__Exercise aim__
Extract all of the data and reproduce it precisely.

__Data lines__
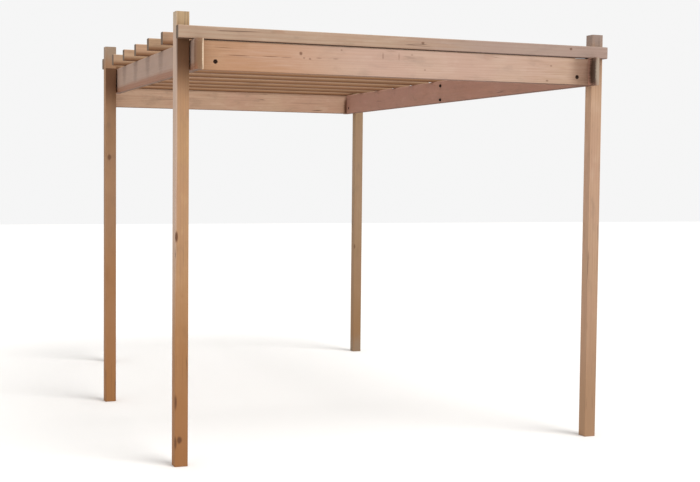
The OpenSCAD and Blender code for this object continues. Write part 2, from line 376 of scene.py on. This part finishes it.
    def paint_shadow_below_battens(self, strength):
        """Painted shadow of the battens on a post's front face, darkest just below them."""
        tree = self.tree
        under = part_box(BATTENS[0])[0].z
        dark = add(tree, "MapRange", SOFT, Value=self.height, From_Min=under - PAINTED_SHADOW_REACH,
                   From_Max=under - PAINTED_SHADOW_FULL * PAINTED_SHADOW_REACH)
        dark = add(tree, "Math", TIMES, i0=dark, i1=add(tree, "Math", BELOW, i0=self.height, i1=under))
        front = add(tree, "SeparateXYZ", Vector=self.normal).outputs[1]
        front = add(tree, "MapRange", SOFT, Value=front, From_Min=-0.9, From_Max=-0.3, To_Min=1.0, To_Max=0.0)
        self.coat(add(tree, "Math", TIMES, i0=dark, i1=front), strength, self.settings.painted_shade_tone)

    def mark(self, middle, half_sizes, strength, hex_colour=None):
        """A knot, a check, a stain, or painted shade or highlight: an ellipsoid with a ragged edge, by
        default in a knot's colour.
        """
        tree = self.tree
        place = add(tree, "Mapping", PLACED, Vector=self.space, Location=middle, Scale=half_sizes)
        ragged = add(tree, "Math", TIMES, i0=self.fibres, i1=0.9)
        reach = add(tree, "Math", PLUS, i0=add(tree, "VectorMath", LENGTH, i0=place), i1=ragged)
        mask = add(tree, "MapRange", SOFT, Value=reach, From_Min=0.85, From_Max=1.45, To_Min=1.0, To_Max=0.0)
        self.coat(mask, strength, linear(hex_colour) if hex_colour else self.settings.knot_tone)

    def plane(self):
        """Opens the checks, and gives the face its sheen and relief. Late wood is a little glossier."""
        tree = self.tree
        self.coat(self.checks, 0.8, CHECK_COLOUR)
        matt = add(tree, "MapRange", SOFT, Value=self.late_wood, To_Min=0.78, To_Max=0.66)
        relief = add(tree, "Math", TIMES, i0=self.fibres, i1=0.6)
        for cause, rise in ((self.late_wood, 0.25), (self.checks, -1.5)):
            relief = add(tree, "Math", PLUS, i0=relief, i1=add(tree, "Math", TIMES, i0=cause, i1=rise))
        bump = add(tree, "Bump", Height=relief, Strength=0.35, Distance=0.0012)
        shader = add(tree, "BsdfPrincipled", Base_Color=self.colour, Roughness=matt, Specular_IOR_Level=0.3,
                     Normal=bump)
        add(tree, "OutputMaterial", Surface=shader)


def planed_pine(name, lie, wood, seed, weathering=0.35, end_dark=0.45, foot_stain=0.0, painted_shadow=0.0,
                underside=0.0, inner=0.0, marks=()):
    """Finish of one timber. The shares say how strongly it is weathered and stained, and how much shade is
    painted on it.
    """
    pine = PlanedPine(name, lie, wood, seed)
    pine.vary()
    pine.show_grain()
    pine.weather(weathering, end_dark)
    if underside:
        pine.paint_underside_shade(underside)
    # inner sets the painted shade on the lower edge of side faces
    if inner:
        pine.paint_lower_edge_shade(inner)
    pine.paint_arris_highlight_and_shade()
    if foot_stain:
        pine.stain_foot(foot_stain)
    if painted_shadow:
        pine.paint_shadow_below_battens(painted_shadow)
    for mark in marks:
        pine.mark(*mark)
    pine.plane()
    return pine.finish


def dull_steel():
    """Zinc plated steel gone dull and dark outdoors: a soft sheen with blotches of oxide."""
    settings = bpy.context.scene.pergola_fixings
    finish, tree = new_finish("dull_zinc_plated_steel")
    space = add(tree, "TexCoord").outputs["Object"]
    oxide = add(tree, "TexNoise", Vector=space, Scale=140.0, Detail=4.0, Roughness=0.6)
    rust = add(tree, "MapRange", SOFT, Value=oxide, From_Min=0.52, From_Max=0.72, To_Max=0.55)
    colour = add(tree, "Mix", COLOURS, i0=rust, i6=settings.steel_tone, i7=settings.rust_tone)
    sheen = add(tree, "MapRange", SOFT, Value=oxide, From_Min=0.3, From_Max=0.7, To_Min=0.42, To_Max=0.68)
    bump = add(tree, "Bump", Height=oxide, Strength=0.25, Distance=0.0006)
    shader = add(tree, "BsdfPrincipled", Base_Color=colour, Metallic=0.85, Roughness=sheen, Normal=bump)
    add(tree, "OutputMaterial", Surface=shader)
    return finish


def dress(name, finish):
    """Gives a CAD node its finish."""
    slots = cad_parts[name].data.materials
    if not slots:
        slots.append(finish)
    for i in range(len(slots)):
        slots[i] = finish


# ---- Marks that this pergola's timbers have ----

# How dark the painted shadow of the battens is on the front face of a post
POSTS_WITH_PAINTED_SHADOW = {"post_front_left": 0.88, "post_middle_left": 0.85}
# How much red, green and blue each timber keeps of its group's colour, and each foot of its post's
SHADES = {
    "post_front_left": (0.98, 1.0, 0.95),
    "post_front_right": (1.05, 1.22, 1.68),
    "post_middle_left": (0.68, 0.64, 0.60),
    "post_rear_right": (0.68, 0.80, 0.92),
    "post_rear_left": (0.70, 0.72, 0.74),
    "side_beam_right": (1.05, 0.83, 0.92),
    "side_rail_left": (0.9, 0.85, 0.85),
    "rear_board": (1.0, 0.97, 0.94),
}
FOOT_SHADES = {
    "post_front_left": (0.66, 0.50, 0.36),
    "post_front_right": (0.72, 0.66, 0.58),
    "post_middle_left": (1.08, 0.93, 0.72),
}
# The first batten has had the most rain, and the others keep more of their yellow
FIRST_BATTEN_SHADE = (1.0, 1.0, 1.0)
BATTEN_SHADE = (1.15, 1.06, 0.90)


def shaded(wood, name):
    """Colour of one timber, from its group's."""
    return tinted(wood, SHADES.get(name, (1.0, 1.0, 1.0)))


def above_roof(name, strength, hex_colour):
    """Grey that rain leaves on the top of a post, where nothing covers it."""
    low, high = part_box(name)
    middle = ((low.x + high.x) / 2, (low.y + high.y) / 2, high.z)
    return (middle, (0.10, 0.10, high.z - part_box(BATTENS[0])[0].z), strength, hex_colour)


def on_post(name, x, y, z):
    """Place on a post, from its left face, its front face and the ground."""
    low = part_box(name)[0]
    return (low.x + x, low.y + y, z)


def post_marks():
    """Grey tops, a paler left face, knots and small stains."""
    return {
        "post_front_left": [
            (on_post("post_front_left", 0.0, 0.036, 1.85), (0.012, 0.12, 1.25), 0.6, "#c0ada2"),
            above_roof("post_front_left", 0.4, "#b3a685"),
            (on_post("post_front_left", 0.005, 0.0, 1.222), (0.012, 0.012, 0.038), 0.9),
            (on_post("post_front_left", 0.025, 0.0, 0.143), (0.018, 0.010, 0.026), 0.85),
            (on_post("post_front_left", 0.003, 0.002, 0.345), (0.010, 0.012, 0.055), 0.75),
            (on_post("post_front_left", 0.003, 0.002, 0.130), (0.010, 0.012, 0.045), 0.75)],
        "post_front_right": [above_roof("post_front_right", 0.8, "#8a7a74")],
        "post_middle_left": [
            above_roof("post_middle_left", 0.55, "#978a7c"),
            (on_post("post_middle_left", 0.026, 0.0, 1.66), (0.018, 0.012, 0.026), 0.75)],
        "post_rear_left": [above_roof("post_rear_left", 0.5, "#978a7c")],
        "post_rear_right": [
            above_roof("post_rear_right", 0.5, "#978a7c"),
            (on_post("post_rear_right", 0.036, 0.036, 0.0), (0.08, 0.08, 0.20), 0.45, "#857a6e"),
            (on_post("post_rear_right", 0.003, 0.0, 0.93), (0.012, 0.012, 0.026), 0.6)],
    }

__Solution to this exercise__
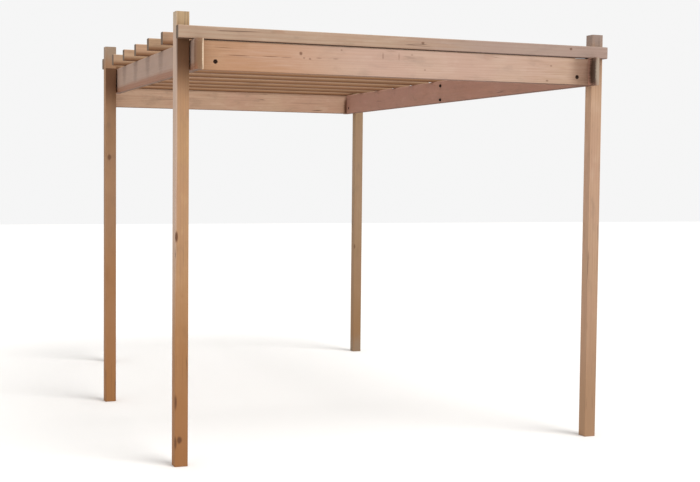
The OpenSCAD and Blender code for this object continues. Write part 2, from line 376 of scene.py on. This part finishes it.
    def paint_shadow_below_battens(self, strength):
        """Painted shadow of the battens on a post's front face, darkest just below them."""
        tree = self.tree
        under = part_box(BATTENS[0])[0].z
        dark = add(tree, "MapRange", SOFT, Value=self.height, From_Min=under - PAINTED_SHADOW_REACH,
                   From_Max=under - PAINTED_SHADOW_FULL * PAINTED_SHADOW_REACH)
        dark = add(tree, "Math", TIMES, i0=dark, i1=add(tree, "Math", BELOW, i0=self.height, i1=under))
        front = add(tree, "SeparateXYZ", Vector=self.normal).outputs[1]
        front = add(tree, "MapRange", SOFT, Value=front, From_Min=-0.9, From_Max=-0.3, To_Min=1.0, To_Max=0.0)
        self.coat(add(tree, "Math", TIMES, i0=dark, i1=front), strength, self.settings.painted_shade_tone)

    def mark(self, middle, half_sizes, strength, hex_colour=None):
        """A knot, a check, a stain, or painted shade or highlight: an ellipsoid with a ragged edge, by
        default in a knot's colour.
        """
        tree = self.tree
        place = add(tree, "Mapping", PLACED, Vector=self.space, Location=middle, Scale=half_sizes)
        ragged = add(tree, "Math", TIMES, i0=self.fibres, i1=0.9)
        reach = add(tree, "Math", PLUS, i0=add(tree, "VectorMath", LENGTH, i0=place), i1=ragged)
        mask = add(tree, "MapRange", SOFT, Value=reach, From_Min=0.85, From_Max=1.45, To_Min=1.0, To_Max=0.0)
        self.coat(mask, strength, linear(hex_colour) if hex_colour else self.settings.knot_tone)

    def plane(self):
        """Opens the checks, and gives the face its sheen and relief. Late wood is a little glossier."""
        tree = self.tree
        self.coat(self.checks, 0.8, CHECK_COLOUR)
        matt = add(tree, "MapRange", SOFT, Value=self.late_wood, To_Min=0.78, To_Max=0.66)
        relief = add(tree, "Math", TIMES, i0=self.fibres, i1=0.6)
        for cause, rise in ((self.late_wood, 0.25), (self.checks, -1.5)):
            relief = add(tree, "Math", PLUS, i0=relief, i1=add(tree, "Math", TIMES, i0=cause, i1=rise))
        bump = add(tree, "Bump", Height=relief, Strength=0.35, Distance=0.0012)
        shader = add(tree, "BsdfPrincipled", Base_Color=self.colour, Roughness=matt, Specular_IOR_Level=0.3,
                     Normal=bump)
        add(tree, "OutputMaterial", Surface=shader)


def planed_pine(name, lie, wood, seed, weathering=0.35, end_dark=0.45, foot_stain=0.0, painted_shadow=0.0,
                underside=0.0, inner=0.0, marks=()):
    """Finish of one timber. The shares say how strongly it is weathered and stained, and how much shade is
    painted on it.
    """
    pine = PlanedPine(name, lie, wood, seed)
    pine.vary()
    pine.show_grain()
    pine.weather(weathering, end_dark)
    if underside:
        pine.paint_underside_shade(underside)
    # inner sets the painted shade on the lower edge of side faces
    if inner:
        pine.paint_lower_edge_shade(inner)
    pine.paint_arris_highlight_and_shade()
    if foot_stain:
        pine.stain_foot(foot_stain)
    if painted_shadow:
        pine.paint_shadow_below_battens(painted_shadow)
    for mark in marks:
        pine.mark(*mark)
    pine.plane()
    return pine.finish


def dull_steel():
    """Zinc plated steel gone dull and dark outdoors: a soft sheen with blotches of oxide."""
    settings = bpy.context.scene.pergola_fixings
    finish, tree = new_finish("dull_zinc_plated_steel")
    space = add(tree, "TexCoord").outputs["Object"]
    oxide = add(tree, "TexNoise", Vector=space, Scale=140.0, Detail=4.0, Roughness=0.6)
    rust = add(tree, "MapRange", SOFT, Value=oxide, From_Min=0.52, From_Max=0.72, To_Max=0.55)
    colour = add(tree, "Mix", COLOURS, i0=rust, i6=settings.steel_tone, i7=settings.rust_tone)
    sheen = add(tree, "MapRange", SOFT, Value=oxide, From_Min=0.3, From_Max=0.7, To_Min=0.42, To_Max=0.68)
    bump = add(tree, "Bump", Height=oxide, Strength=0.25, Distance=0.0006)
    shader = add(tree, "BsdfPrincipled", Base_Color=colour, Metallic=0.85, Roughness=sheen, Normal=bump)
    add(tree, "OutputMaterial", Surface=shader)
    return finish


def dress(name, finish):
    """Gives a CAD node its finish."""
    slots = cad_parts[name].data.materials
    if not slots:
        slots.append(finish)
    for i in range(len(slots)):
        slots[i] = finish


# ---- Marks that this pergola's timbers have ----

# How dark the painted shadow of the battens is on the front face of a post
POSTS_WITH_PAINTED_SHADOW = {"post_front_left": 0.88, "post_middle_left": 0.85}
# How much red, green and blue each timber keeps of its group's colour, and each foot of its post's
SHADES = {
    "post_front_left": (0.98, 1.0, 0.95),
    "post_front_right": (1.05, 1.22, 1.68),
    "post_middle_left": (0.68, 0.64, 0.60),
    "post_rear_right": (0.68, 0.80, 0.92),
    "post_rear_left": (0.70, 0.72, 0.74),
    "side_beam_right": (1.05, 0.83, 0.92),
    "side_rail_left": (0.9, 0.85, 0.85),
    "rear_board": (1.0, 0.97, 0.94),
}
FOOT_SHADES = {
    "post_front_left": (0.66, 0.50, 0.36),
    "post_front_right": (0.72, 0.66, 0.58),
    "post_middle_left": (1.08, 0.93, 0.72),
}
# The first batten has had the most rain, and the others keep more of their yellow
FIRST_BATTEN_SHADE = (1.0, 1.0, 1.0)
BATTEN_SHADE = (1.15, 1.06, 0.90)


def shaded(wood, name):
    """Colour of one timber, from its group's."""
    return tinted(wood, SHADES.get(name, (1.0, 1.0, 1.0)))


def above_roof(name, strength, hex_colour):
    """Grey that rain leaves on the top of a post, where nothing covers it."""
    low, high = part_box(name)
    middle = ((low.x + high.x) / 2, (low.y + high.y) / 2, high.z)
    return (middle, (0.10, 0.10, high.z - part_box(BATTENS[0])[0].z), strength, hex_colour)


def on_post(name, x, y, z):
    """Place on a post, from its left face, its front face and the ground."""
    low = part_box(name)[0]
    return (low.x + x, low.y + y, z)


def post_marks():
    """Grey tops, a paler left face, knots and small stains."""
    return {
        "post_front_left": [
            (on_post("post_front_left", 0.0, 0.036, 1.85), (0.012, 0.12, 1.25), 0.6, "#c0ada2"),
            above_roof("post_front_left", 0.4, "#b3a685"),
            (on_post("post_front_left", 0.005, 0.0, 1.222), (0.012, 0.012, 0.038), 0.9),
            (on_post("post_front_left", 0.025, 0.0, 0.143), (0.018, 0.010, 0.026), 0.85),
            (on_post("post_front_left", 0.003, 0.002, 0.345), (0.010, 0.012, 0.055), 0.75),
            (on_post("post_front_left", 0.003, 0.002, 0.130), (0.010, 0.012, 0.045), 0.75)],
        "post_front_right": [above_roof("post_front_right", 0.8, "#8a7a74")],
        "post_middle_left": [
            above_roof("post_middle_left", 0.55, "#978a7c"),
            (on_post("post_middle_left", 0.026, 0.0, 1.66), (0.018, 0.012, 0.026), 0.75)],
        "post_rear_left": [above_roof("post_rear_left", 0.5, "#978a7c")],
        "post_rear_right": [
            above_roof("post_rear_right", 0.5, "#978a7c"),
            (on_post("post_rear_right", 0.036, 0.036, 0.0), (0.08, 0.08, 0.20), 0.45, "#857a6e"),
            (on_post("post_rear_right", 0.003, 0.0, 0.93), (0.012, 0.012, 0.026), 0.6)],
    }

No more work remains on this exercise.